Toen de oudere broers jammerden dat hun oude vader dit niet zou overleven, was Jozef zichzelf niet langer meester en onthulde hij zijn identiteit.
Jakob trok op het horen van deze berichten met heel zijn familie naar Egypte, waar hij zich in het hem toegewezen land Gosen vestigde.

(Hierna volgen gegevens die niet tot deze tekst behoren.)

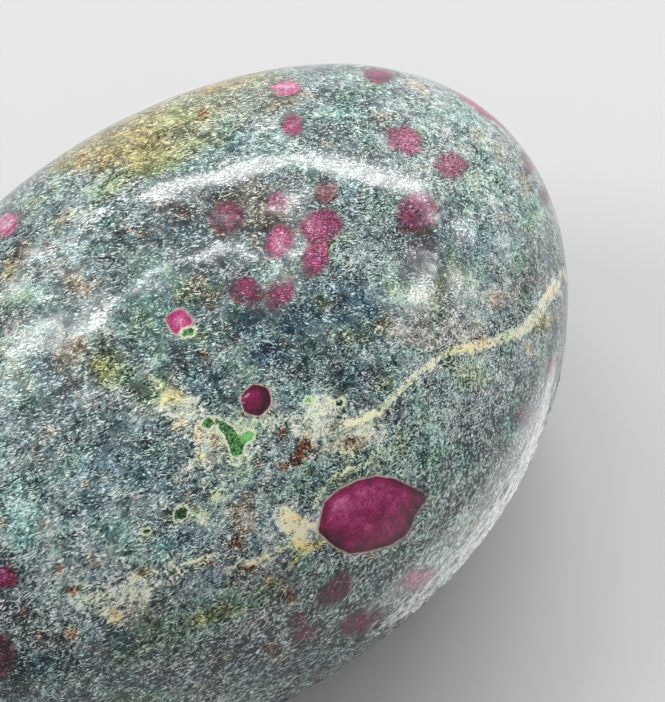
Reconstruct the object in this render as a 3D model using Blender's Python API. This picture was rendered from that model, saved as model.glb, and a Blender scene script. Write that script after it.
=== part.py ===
"""Tumbled ruby in kyanite: one solid pebble, resting on a small flat underneath.

The stone is longer than wide and wider than high. Its crown is fuller than an
ellipsoid, and a few low swells, ridges and hollows keep it from being regular.
Lengths are metres, +X runs along the stone and +Z is up.
"""

import math
from typing import NamedTuple

import bmesh
import bpy
from mathutils import Vector

MM = 0.001

OBJECT_NAME = "ruby_in_kyanite_stone"

# Half sizes of the pebble before its swells and its flat are made.
HALF_LENGTH = 20.05 * MM
HALF_WIDTH = 12.9 * MM
CROWN_HEIGHT = 10.1 * MM
KEEL_DEPTH = 9.5 * MM

# 2 would be an ellipsoid, and a larger power is fuller at the shoulders.
FULLNESS = 2.4

# The stone rests on a worn flat, cut this far above its lowest point.
FLAT_CUT = 0.55 * MM
FLAT_EDGE_ROUNDING = 0.12 * MM

# Cuts along each edge of the starting cube.
CUTS_PER_EDGE = 27

STONE_COLOUR = (0.12, 0.19, 0.24, 1.0)
STONE_ROUGHNESS = 0.35


class Swell(NamedTuple):
    """A low swell along a line on the stone, or a hollow where the rise is negative."""

    name: str
    start: tuple[float, float, float]
    end: tuple[float, float, float]
    reach: float
    rise: float


# Points and sizes of the swells, in millimetres, measured from the stone's middle.
SWELLS_MM = (
    Swell("front shoulder", (11.5, -11.4, 0.0), (9.4, -11.8, -0.6), 7.5, 0.30),
    Swell("right cheek hollow", (16.4, -6.2, 5.2), (17.2, -5.0, 5.0), 7.5, -0.40),
    Swell("right tip swell", (15.6, 3.2, 7.4), (14.6, 4.4, 7.4), 7.5, 0.25),
    Swell("back shoulder", (2.4, 11.0, 5.6), (1.0, 11.2, 5.6), 7.5, 0.12),
    Swell("back hollow", (-4.0, 12.0, 3.2), (-5.0, 12.0, 3.0), 7.5, -0.20),
    Swell("front belly", (3.6, -12.2, -3.4), (2.4, -12.3, -3.4), 7.5, 0.23),
    Swell("left belly hollow", (-9.0, -9.4, -6.0), (-8.0, -9.8, -6.0), 7.5, -0.10),
    Swell("crown ridge, back", (-2.9, 6.9, 8.9), (2.1, 5.7, 9.4), 2.0, 0.18),
    Swell("crown ridge, middle", (2.1, 5.7, 9.4), (8.7, 1.9, 9.4), 2.0, 0.18),
    Swell("crown ridge, right", (8.7, 1.9, 9.4), (11.6, -2.3, 8.7), 2.0, 0.18),
    Swell("second ridge", (-1.1, 2.9, 9.9), (3.4, 0.8, 10.0), 1.8, 0.16),
    Swell("left ridge", (-6.4, 4.9, 9.2), (-2.4, 1.8, 10.0), 2.0, 0.16),
    Swell("thumb hollow", (9.8, -4.6, 8.8), (11.4, -6.4, 7.6), 2.6, -0.22),
    Swell("underside hollow", (6.0, 2.0, -9.0), (11.0, 1.0, -8.0), 5.0, -0.25),
    Swell("underside swell", (-10.0, -2.0, -8.2), (-6.0, 4.0, -8.4), 4.5, 0.22),
    Swell("left tip facet", (-18.6, 3.0, 3.6), (-18.4, -3.0, 3.2), 6.0, -0.35),
)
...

Toen Jakob zijn einde voelde naderen zegende hij de in Egypte geboren zonen van Jozef, Efraïm en Manasse, die voortaan tot de twaalf stammen van Israël gerekend zouden worden.
Hij bevoordeelde echter daarbij tegen de gebruiken in de jongste zoon Efraïm, op wie hij zijn rechterhand legde.
Jakob werd begraven in Kanaän, bij het graf van Abraham.
Jozef werd na zijn overlijden in Egypte gebalsemd in een sarcofaag bijgelegd.

Hervertellingen

De Jozef-cyclus is een van de meest bekende verhalen uit de bijbel en heeft eeuwenlang de mensen aangesproken en ontroerd, hetgeen heeft geleid tot vele hervertellingen, in boekvorm of als toneelstuk.
Deze verschillen nogal van elkaar in toon en benadering.
  • Flavius Josephus Joodse Geschiedenis, Boek II, 7-200 (met soms naar zijn tijd 'gemoderniseerde' afwijkende details)
  • Joost van den Vondel Jozef-trilogie
    Sophompaneas of Jozef in ’t hof (1635)
    Jozef in Dotan (1640)
    Jozef in Egypte (1640)
  • Thomas Mann Joseph und seine Brüder (lijvig vierdelig epos uit 1933-43)
  • Nico ter Linden - Het verhaal gaat ... , deel 1 (Amsterdam 1996), p. 151-200 (gebaseerd op gehouden preken van hem en anderen)
  • Guus Kuijer - De Bijbel voor ongelovigen - Het begin Genesis (Amsterdam 2016), p. 200-283 (verteld vanuit het perspectief van Jozefs jongere broer Benjamin)

Typologie

In de christelijke verkondiging en iconografie werd Jozef zeer vaak christologisch geduid.
De tragische lotgevallen en de daaropvolgende verheffing werden verstaan als type voor Jezus' lijden, dood en verrijzenis.
Moralisten grepen Jozefs voorbeeldige gedrag aan om ethische idealen voor te houden.
Vooral zijn weigering om in te gaan op de avances van de vrouw van Potifar bij wie hij in dienst was, sprak tot de verbeelding.
Deze scène is te lezen op de pagina over twee werken van Rembrandt.
In de kerken van het christelijke Oosten wordt Jozef als een heilige vereerd en heeft hij zijn eigen feestdag op 11 december.

Verbeeld

De Jozef-cyclus behoort tot een van de vaakst uitgebeelde uit het Eerste Testament.
De vroegste christelijke afbeeldingen dateren uit de vierde eeuw: op een Romeinse sarcofaag, in de catacombe aan de Via Latina in Rome en op een reliekdoos in Milaan.
Als 'christelijke' heilige krijgt hij attributen die refereren aan zijn dromen of die van de farao: zeven aren / koeien, buigende korenschoven / sterren.